**Objective:**
Gather each line in the entries that includes the string "bends".

* BEGIN *

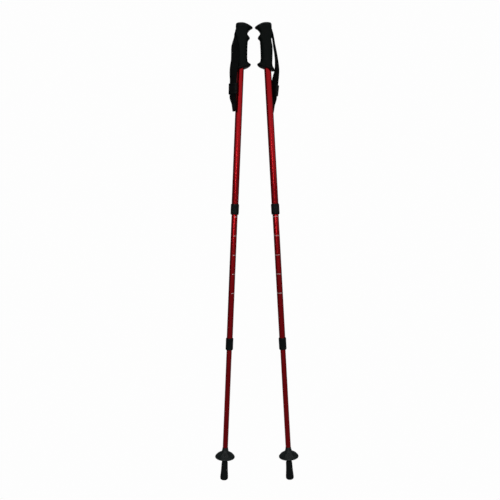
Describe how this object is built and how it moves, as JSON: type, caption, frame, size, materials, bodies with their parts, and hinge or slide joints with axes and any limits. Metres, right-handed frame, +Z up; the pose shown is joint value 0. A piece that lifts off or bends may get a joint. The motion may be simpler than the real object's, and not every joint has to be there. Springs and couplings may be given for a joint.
{
  "type": "trekking poles",
  "caption": "Pair of telescopic trekking poles with twist locks, moulded beaked grips, webbing wrist straps, small domed baskets and rubber feet.",
  "frame": {"origin": "on the ground, midway between the two rubber feet", "axes": "+Z up, +X from the left pole to the right pole, +Y away from the viewer; each pole leans 2.83 degrees towards the other in the XZ plane"},
  "size_m": [0.2236, 0.0526, 1.2003],
  "materials": {
    "red_tube": "glossy red anodised",
    "grip_plastic": "satin moulded, finely grained",
    "cap_plastic": "satin moulded",
    "collar_plastic": "satin moulded with fine ribs",
    "keeper_plastic": "satin moulded",
    "basket_plastic": "matt moulded",
    "ferrule_plastic": "satin moulded",
    "webbing": "woven black webbing",
    "foot_rubber": "matt rubber",
    "lock_nylon": "natural nylon",
    "steel_pin": "bright steel",
    "tip_metal": "dark hard metal"
  },
  "bodies": {
    "left_foot": {"left_rubber_foot": "foot_rubber"},
    "left_lower": {"left_lower_tube": "red_tube", "left_lower_plug": "lock_nylon", "left_lower_spindle": "steel_pin", "left_tip_shaft": "ferrule_plastic", "left_metal_tip": "tip_metal"},
    "left_basket": {"left_basket": "basket_plastic"},
    "left_lower_expander": {"left_lower_expander": "lock_nylon"},
    "left_lower_cone": {"left_lower_cone_nut": "lock_nylon"},
    "left_middle": {"left_middle_tube": "red_tube", "left_lower_collar": "collar_plastic", "left_upper_plug": "lock_nylon", "left_upper_spindle": "steel_pin"},
    "left_upper_expander": {"left_upper_expander": "lock_nylon"},
    "left_upper_cone": {"left_upper_cone_nut": "lock_nylon"},
    "left_upper": {"left_upper_tube": "red_tube", "left_upper_collar": "collar_plastic", "left_grip": "grip_plastic", "left_grip_cap": "cap_plastic", "left_strap_pin": "steel_pin"},
    "left_strap": {"left_wrist_strap": "webbing"},
    "left_keeper": {"left_strap_keeper": "keeper_plastic"},
    "right_foot": {"right_rubber_foot": "foot_rubber"},
    "right_lower": {"right_lower_tube": "red_tube", "right_lower_plug": "lock_nylon", "right_lower_spindle": "steel_pin", "right_tip_shaft": "ferrule_plastic", "right_metal_tip": "tip_metal"},
    "right_basket": {"right_basket": "basket_plastic"},
    "right_lower_expander": {"right_lower_expander": "lock_nylon"},
    "right_lower_cone": {"right_lower_cone_nut": "lock_nylon"},
    "right_middle": {"right_middle_tube": "red_tube", "right_lower_collar": "collar_plastic", "right_upper_plug": "lock_nylon", "right_upper_spindle": "steel_pin"},
    "right_upper_expander": {"right_upper_expander": "lock_nylon"},
    "right_upper_cone": {"right_upper_cone_nut": "lock_nylon"},
    "right_upper": {"right_upper_tube": "red_tube", "right_upper_collar": "collar_plastic", "right_grip": "grip_plastic", "right_grip_cap": "cap_plastic", "right_strap_pin": "steel_pin"},
    "right_strap": {"right_wrist_strap": "webbing"},
    "right_keeper": {"right_strap_keeper": "keeper_plastic"}
  },
  "joints": [
    {"name": "left_foot_pull", "type": "slide", "parent": "left_foot", "child": "left_lower", "axis": [0.0494, 0, 0.9988], "range_m": [0, 0.05]},
    {"name": "left_basket_turn", "type": "hinge", "parent": "left_lower", "child": "left_basket", "pos_m": [-0.08539, 0, 0.06535], "axis": [0.0494, 0, 0.9988], "range_deg": [0, 360]},
    {"name": "left_lower_twist", "type": "hinge", "parent": "left_lower", "child": "left_lower_expander", "pos_m": [-0.06737, 0, 0.42991], "axis": [0.0494, 0, 0.9988], "range_deg": [0, 360]},
    {"name": "left_lower_cone_travel", "type": "slide", "parent": "left_lower_expander", "child": "left_lower_cone", "axis": [0.0494, 0, 0.9988], "range_m": [0, 0.0021]},
    {"name": "left_lower_slide", "type": "slide", "parent": "left_lower_expander", "child": "left_middle", "axis": [0.0494, 0, 0.9988], "range_m": [-0.255, 0]},
    {"name": "left_upper_twist", "type": "hinge", "parent": "left_middle", "child": "left_upper_expander", "pos_m": [-0.04713, 0, 0.83941], "axis": [0.0494, 0, 0.9988], "range_deg": [0, 360]},
    {"name": "left_upper_cone_travel", "type": "slide", "parent": "left_upper_expander", "child": "left_upper_cone", "axis": [0.0494, 0, 0.9988], "range_m": [0, 0.0021]},
    {"name": "left_upper_slide", "type": "slide", "parent": "left_upper_expander", "child": "left_upper", "axis": [0.0494, 0, 0.9988], "range_m": [-0.28, 0]},
    {"name": "left_strap_swing", "type": "hinge", "parent": "left_upper", "child": "left_strap", "pos_m": [-0.04088, 0, 1.17851], "axis": [0, 1, 0], "range_deg": [0, 75]},
    {"name": "left_keeper_slide", "type": "slide", "parent": "left_strap", "child": "left_keeper", "axis": [0.0283, -0.0495, 0.9984], "range_m": [-0.005, 0.005]},
    {"name": "pair_spacing", "type": "slide", "parent": "left_foot", "child": "right_foot", "axis": [1, 0, 0], "range_m": [0, 0.25]},
    {"name": "right_foot_pull", "type": "slide", "parent": "right_foot", "child": "right_lower", "axis": [-0.0494, 0, 0.9988], "range_m": [0, 0.05]},
    {"name": "right_basket_turn", "type": "hinge", "parent": "right_lower", "child": "right_basket", "pos_m": [0.08539, 0, 0.06535], "axis": [-0.0494, 0, 0.9988], "range_deg": [0, 360]},
    {"name": "right_lower_twist", "type": "hinge", "parent": "right_lower", "child": "right_lower_expander", "pos_m": [0.06737, 0, 0.42991], "axis": [-0.0494, 0, 0.9988], "range_deg": [0, 360]},
    {"name": "right_lower_cone_travel", "type": "slide", "parent": "right_lower_expander", "child": "right_lower_cone", "axis": [-0.0494, 0, 0.9988], "range_m": [0, 0.0021]},
    {"name": "right_lower_slide", "type": "slide", "parent": "right_lower_expander", "child": "right_middle", "axis": [-0.0494, 0, 0.9988], "range_m": [-0.255, 0]},
    {"name": "right_upper_twist", "type": "hinge", "parent": "right_middle", "child": "right_upper_expander", "pos_m": [0.04713, 0, 0.83941], "axis": [-0.0494, 0, 0.9988], "range_deg": [0, 360]},
    {"name": "right_upper_cone_travel", "type": "slide", "parent": "right_upper_expander", "child": "right_upper_cone", "axis": [-0.0494, 0, 0.9988], "range_m": [0, 0.0021]},
    {"name": "right_upper_slide", "type": "slide", "parent": "right_upper_expander", "child": "right_upper", "axis": [-0.0494, 0, 0.9988], "range_m": [-0.28, 0]},
    {"name": "right_strap_swing", "type": "hinge", "parent": "right_upper", "child": "right_strap", "pos_m": [0.04088, 0, 1.17851], "axis": [0, -1, 0], "range_deg": [0, 75]},
    {"name": "right_keeper_slide", "type": "slide", "parent": "right_strap", "child": "right_keeper", "axis": [0.109, -0.0611, 0.9922], "range_m": [-0.005, 0.005]}
  ],
  "couplings": [
    {"joint": "left_lower_cone_travel", "follows": "left_lower_twist", "m_per_rad": 0.00031831},
    {"joint": "left_upper_cone_travel", "follows": "left_upper_twist", "m_per_rad": 0.00031831},
    {"joint": "right_lower_cone_travel", "follows": "right_lower_twist", "m_per_rad": 0.00031831},
    {"joint": "right_upper_cone_travel", "follows": "right_upper_twist", "m_per_rad": 0.00031831}
  ]
}
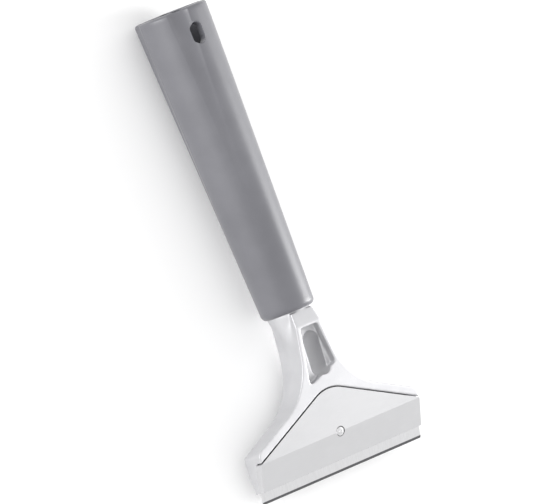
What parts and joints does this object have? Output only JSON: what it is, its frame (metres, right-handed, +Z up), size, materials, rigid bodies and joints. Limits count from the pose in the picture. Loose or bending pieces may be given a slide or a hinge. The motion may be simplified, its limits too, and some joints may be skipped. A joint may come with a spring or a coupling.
{
  "type": "floor scraper",
  "caption": "Hand floor scraper: hollow fluted plastic handle, die-cast wedge head, and a screw-clamped jaw that holds a flat steel blade.",
  "frame": {"origin": "centre of the tool's footprint, on the surface that it lies on with its jaw side up", "axes": "+Y along the handle from the blade to the open end, +Z up out of the front of the head, X along the blade"},
  "size_m": [0.1, 0.2431, 0.038],
  "materials": {
    "handle_plastic": "semi-gloss moulded plastic, mid grey",
    "cast_aluminium": "satin die-cast, fine blasted texture",
    "jaw_aluminium": "satin, linished along its width",
    "blade_steel": "ground and brushed",
    "stud_steel": "turned, zinc plated",
    "nut_steel": "turned, zinc plated",
    "washer_steel": "zinc plated"
  },
  "bodies": {
    "head": {"handle_grip": "handle_plastic", "head_casting": "cast_aluminium", "flat_washer": "washer_steel", "spring_washer": "washer_steel", "shank_screw": "washer_steel", "shank_washer": "washer_steel"},
    "jaw": {"clamp_jaw": "jaw_aluminium", "clamp_stud": "stud_steel"},
    "nut": {"thumb_nut": "nut_steel"},
    "blade": {"scraper_blade": "blade_steel"}
  },
  "joints": [
    {"name": "nut_turn", "type": "hinge", "parent": "head", "child": "nut", "pos_m": [0, -0.10202, 0.004], "axis": [0, 0, 1], "range_deg": [0, 1080]},
    {"name": "jaw_lift", "type": "slide", "parent": "head", "child": "jaw", "axis": [0, 0, 1], "range_m": [0, 0.0024]},
    {"name": "blade_slide", "type": "slide", "parent": "head", "child": "blade", "axis": [1, 0, 0], "range_m": [0, 0.105]}
  ],
  "couplings": [
    {"joint": "nut_turn", "follows": "jaw_lift", "rad_per_m": 7854}
  ]
}
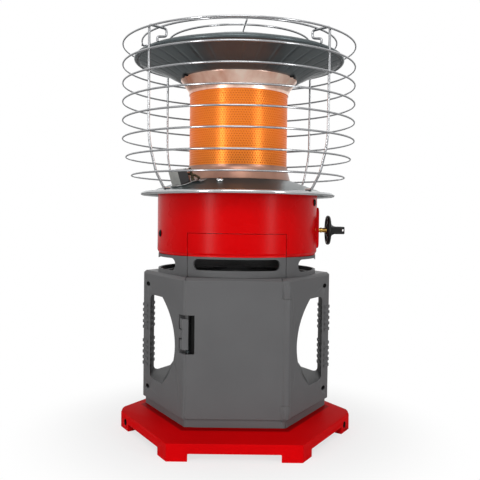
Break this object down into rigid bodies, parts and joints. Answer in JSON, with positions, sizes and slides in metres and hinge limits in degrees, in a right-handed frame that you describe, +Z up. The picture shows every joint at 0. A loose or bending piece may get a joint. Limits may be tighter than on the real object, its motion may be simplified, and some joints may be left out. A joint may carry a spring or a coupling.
{
  "type": "portable propane heater",
  "caption": "Portable propane heater with a glowing emitter screen in a wire guard, red control drum, grey hexagonal housing with hand openings and a hinged door, on a red base.",
  "frame": {"origin": "centre of the underside, on the burner axis at floor level", "axes": "+Z up along the burner axis, the door faces -Y, the knob points to +X"},
  "size_m": [0.2976, 0.2976, 0.497],
  "materials": {
    "red_plastic": "satin moulded red",
    "red_paint": "gloss red paint",
    "grey_plastic": "fine matte texture",
    "collar_grey": "matte",
    "black_plastic": "satin",
    "black_screws": "black",
    "zinc_screws": "zinc plated",
    "spring_steel": "drawn wire",
    "zinc_sheet": "zinc plated sheet",
    "cast_alloy": "die cast",
    "black_rubber": "moulded",
    "brass_parts": "machined",
    "bright_steel": "bright rolled sheet",
    "heated_steel": "heat tinted",
    "flare_steel": "bright sheet",
    "glowing_screen": "perforated steel, glowing when lit",
    "copper_tip": "copper tip",
    "white_ceramic": "glazed ceramic",
    "lead_red": "silicone sleeve",
    "ball_steel": "polished",
    "guard_wire": "bright plated wire"
  },
  "bodies": {
    "heater": {"base": "red_plastic", "base_screws": "zinc_screws", "housing_front": "grey_plastic", "housing_rear": "grey_plastic", "housing_screws": "black_screws", "vent_collar": "collar_grey", "control_drum": "red_paint", "drum_screws": "black_screws", "control_bezel": "red_plastic", "door_hinge_pin": "zinc_screws", "regulator_strap": "zinc_sheet", "regulator_body": "cast_alloy", "regulator_diaphragm": "black_rubber", "regulator_spring": "spring_steel", "regulator_cap": "cast_alloy", "regulator_screws": "zinc_screws", "regulator_nut": "brass_parts", "inlet_seal": "black_rubber", "valve_nut": "brass_parts", "valve_spring": "spring_steel", "gas_nozzle": "brass_parts", "venturi_tube": "zinc_sheet", "burner_deck": "bright_steel", "deck_screws": "zinc_screws", "burner_cup": "zinc_sheet", "burner_skirt": "heated_steel", "burner_screen": "glowing_screen", "inner_screen": "glowing_screen", "burner_baffle": "heated_steel", "flare_ring": "flare_steel", "tie_rods": "zinc_screws", "tie_nuts": "zinc_screws", "reflector": "bright_steel", "reflector_cover": "bright_steel", "pilot_bracket": "zinc_sheet", "pilot_shield": "zinc_sheet", "pilot_burner": "heated_steel", "pilot_tube": "zinc_sheet", "thermocouple": "copper_tip", "igniter_insulator": "white_ceramic", "igniter_electrode": "heated_steel", "igniter_lead": "lead_red", "piezo_igniter": "white_ceramic", "tip_switch": "black_plastic", "guard_hoops": "guard_wire", "guard_top_rings": "guard_wire", "guard_uprights": "guard_wire", "guard_radials": "guard_wire"},
    "door": {"door_panel": "grey_plastic", "door_collar": "collar_grey", "door_red_panel": "red_paint", "latch_pin": "zinc_screws", "latch_spring": "spring_steel"},
    "latch": {"door_latch": "grey_plastic"},
    "rotor": {"valve_rotor": "brass_parts"},
    "knob": {"valve_stem": "brass_parts", "control_knob": "black_plastic"},
    "ball": {"tip_ball": "ball_steel"}
  },
  "joints": [
    {"name": "door_hinge", "type": "hinge", "parent": "heater", "child": "door", "pos_m": [0.05844, -0.10122, 0.12], "axis": [0, 0, 1], "range_deg": [0, 110]},
    {"name": "latch_pivot", "type": "hinge", "parent": "door", "child": "latch", "pos_m": [-0.0558, -0.09662, 0.1375], "axis": [0, 0, 1], "range_deg": [-15, 0], "stiffness_Nm_per_rad": 0.05, "deforming": ["latch_spring"]},
    {"name": "valve_turn", "type": "hinge", "parent": "heater", "child": "rotor", "pos_m": [0.05, 0, 0.258], "axis": [1, 0, 0], "range_deg": [0, 180]},
    {"name": "knob_push", "type": "slide", "parent": "rotor", "child": "knob", "axis": [-1, 0, 0], "range_m": [0, 0.003], "stiffness_N_per_m": 1500, "deforming": ["valve_spring"]},
    {"name": "tip_ball_rise", "type": "slide", "parent": "heater", "child": "ball", "axis": [0, 0, 1], "range_m": [0, 0.004]}
  ]
}
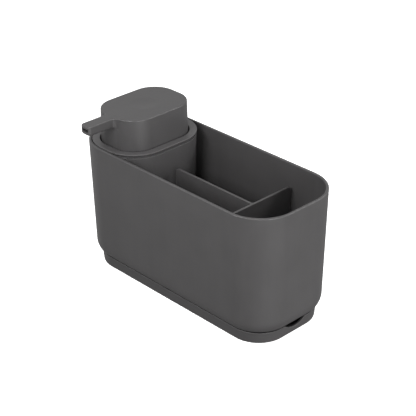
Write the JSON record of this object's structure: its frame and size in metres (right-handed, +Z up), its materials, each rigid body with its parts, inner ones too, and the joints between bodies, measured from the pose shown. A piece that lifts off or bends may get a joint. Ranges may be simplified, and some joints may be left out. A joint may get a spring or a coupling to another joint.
{
  "type": "sink organizer",
  "caption": "Rounded grey sink caddy with a lift-out T divider, a slip-under drip tray and an inset soap bottle with a wide press-top pump and forward spout.",
  "frame": {"origin": "on the surface that the feet stand on, under the middle of the caddy's plan", "axes": "+X along the length with the pump at the -X end, -Y towards the front and the spout, +Z up"},
  "size_m": [0.23, 0.1169, 0.151],
  "materials": {
    "body_grey": "fine matte moulded grey",
    "tray_grey": "fine matte moulded grey",
    "divider_grey": "fine matte moulded grey",
    "bottle_grey": "fine matte moulded grey",
    "lid_grey": "fine matte moulded grey",
    "head_grey": "fine matte moulded grey",
    "collar_grey": "satin grey",
    "foot_rubber": "dull rubber",
    "gasket_silicone": "translucent silicone grey",
    "washer_foam": "foamed polyethylene",
    "pump_white": "white moulded plastic",
    "stem_white": "smooth white plastic",
    "pump_natural": "milky natural plastic",
    "tube_natural": "milky extruded tube",
    "spring_steel": "drawn stainless wire",
    "ball_steel": "polished ball"
  },
  "bodies": {
    "tray": {"drip_tray": "tray_grey", "foot_front_left": "foot_rubber", "foot_front_right": "foot_rubber", "foot_back_left": "foot_rubber", "foot_back_right": "foot_rubber"},
    "caddy": {"caddy_body": "body_grey"},
    "divider": {"divider": "divider_grey"},
    "bottle": {"soap_bottle": "bottle_grey"},
    "lid": {"bottle_lid": "lid_grey", "lid_gasket": "gasket_silicone", "neck_gasket": "washer_foam", "pump_cylinder": "pump_natural", "stem_guide": "pump_white", "pump_collar": "collar_grey", "return_spring": "spring_steel", "inlet_ball": "ball_steel", "dip_tube": "tube_natural"},
    "press": {"pump_head": "head_grey", "soap_channel": "pump_white", "pump_stem": "stem_white", "piston_rod": "pump_white", "pump_piston": "pump_natural"}
  },
  "joints": [
    {"name": "caddy_lift", "type": "slide", "parent": "tray", "child": "caddy", "axis": [0, 0, 1], "range_m": [0, 0.05]},
    {"name": "divider_lift", "type": "slide", "parent": "caddy", "child": "divider", "axis": [0, 0, 1], "range_m": [0, 0.11]},
    {"name": "bottle_lift", "type": "slide", "parent": "caddy", "child": "bottle", "axis": [0, 0, 1], "range_m": [0, 0.11]},
    {"name": "lid_lift", "type": "slide", "parent": "bottle", "child": "lid", "axis": [0, 0, 1], "range_m": [0, 0.105]},
    {"name": "press_stroke", "type": "slide", "parent": "lid", "child": "press", "axis": [0, 0, -1], "range_m": [0, 0.01], "stiffness_N_per_m": 500, "springref_m": -0.006, "deforming": ["return_spring"]}
  ]
}
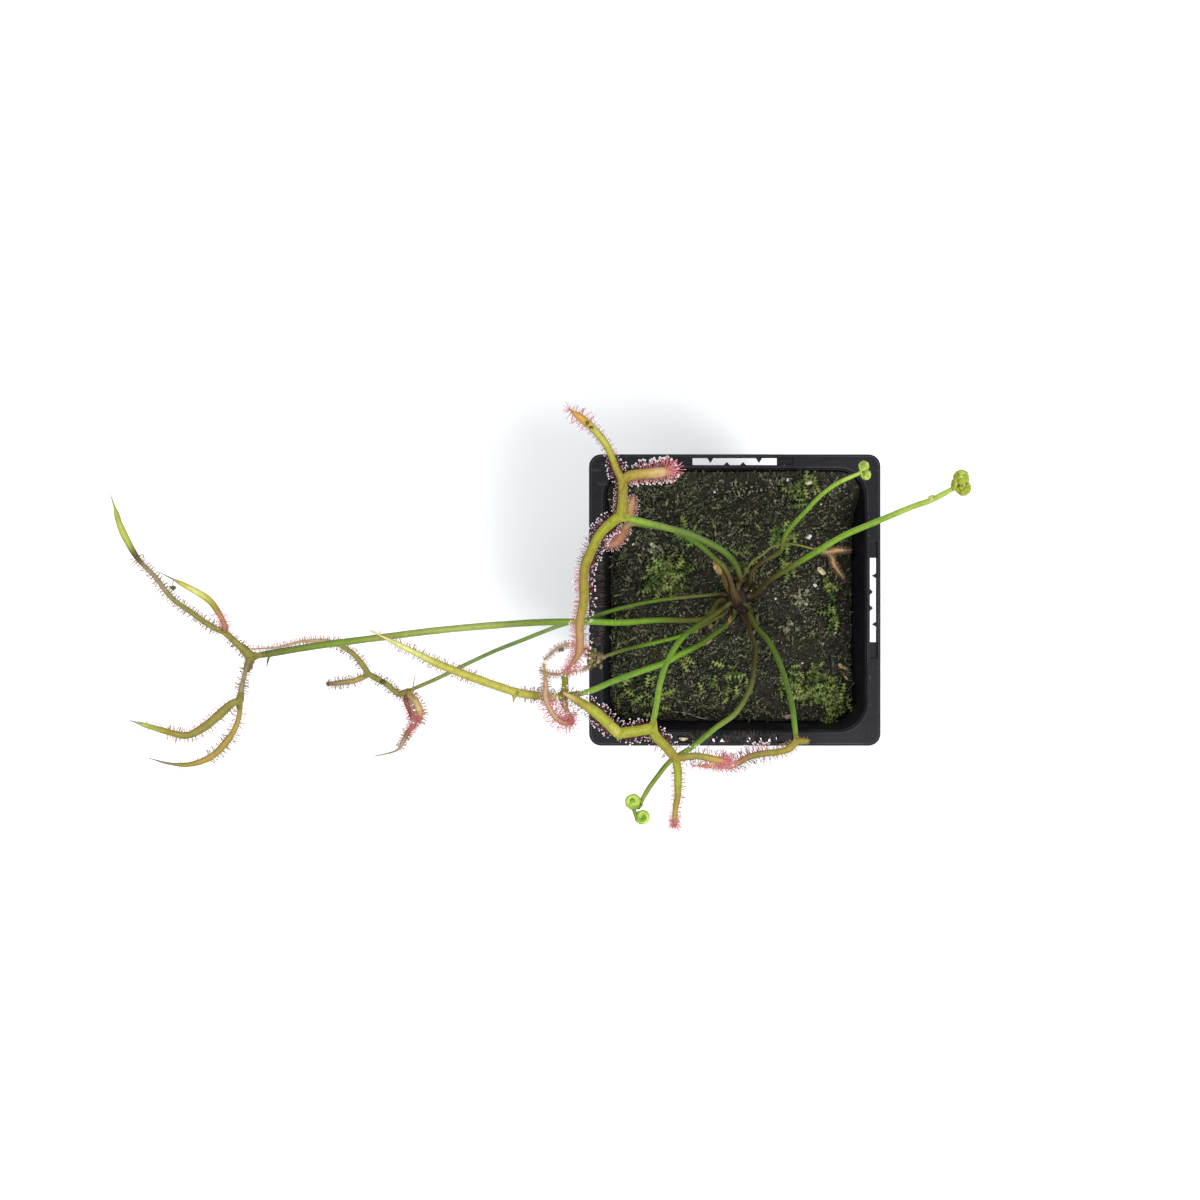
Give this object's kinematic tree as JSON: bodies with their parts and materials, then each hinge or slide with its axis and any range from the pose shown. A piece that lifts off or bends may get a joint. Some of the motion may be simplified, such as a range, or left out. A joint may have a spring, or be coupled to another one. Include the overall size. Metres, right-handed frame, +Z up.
{
  "type": "potted sundew",
  "caption": "Forked sundew with sticky tentacled leaf arms and coiled young leaves, growing in a square black nursery pot with label slots in its rim.",
  "frame": {"origin": "middle of the pot's flat underside, on the surface that the pot stands on", "axes": "+Z up out of the pot, +X to the right and +Y to the back as the plant is seen from its front, with the longest leaf towards -X"},
  "size_m": [0.2024, 0.1088, 0.2382],
  "materials": {
    "pot": "satin",
    "soil": "matte",
    "crown": "matte",
    "leaf_upper_left": "satin",
    "leaf_upper_left_low": "satin",
    "leaf_left": "satin",
    "leaf_far_left": "satin",
    "leaf_front": "satin",
    "leaf_long_arm": "satin",
    "leaf_wilting": "satin",
    "leaf_lower_right": "satin",
    "leaf_withered": "matte",
    "crozier_front": "satin",
    "crozier_small": "satin",
    "crozier_right": "satin"
  },
  "bodies": {
    "root": {"pot": "pot", "soil": "soil", "crown": "crown", "leaf_upper_left": "leaf_upper_left", "leaf_upper_left_low": "leaf_upper_left_low", "leaf_left": "leaf_left", "leaf_far_left": "leaf_far_left", "leaf_front": "leaf_front", "leaf_long_arm": "leaf_long_arm", "leaf_wilting": "leaf_wilting", "leaf_lower_right": "leaf_lower_right", "leaf_withered": "leaf_withered", "crozier_front": "crozier_front", "crozier_small": "crozier_small", "crozier_right": "crozier_right"}
  },
  "joints": []
}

* END *

**Output for this exercise:**
Describe how this object is built and how it moves, as JSON: type, caption, frame, size, materials, bodies with their parts, and hinge or slide joints with axes and any limits. Metres, right-handed frame, +Z up; the pose shown is joint value 0. A piece that lifts off or bends may get a joint. The motion may be simpler than the real object's, and not every joint has to be there. Springs and couplings may be given for a joint.
Write the JSON record of this object's structure: its frame and size in metres (right-handed, +Z up), its materials, each rigid body with its parts, inner ones too, and the joints between bodies, measured from the pose shown. A piece that lifts off or bends may get a joint. Ranges may be simplified, and some joints may be left out. A joint may get a spring or a coupling to another joint.
Give this object's kinematic tree as JSON: bodies with their parts and materials, then each hinge or slide with its axis and any range from the pose shown. A piece that lifts off or bends may get a joint. Some of the motion may be simplified, such as a range, or left out. A joint may have a spring, or be coupled to another one. Include the overall size. Metres, right-handed frame, +Z up.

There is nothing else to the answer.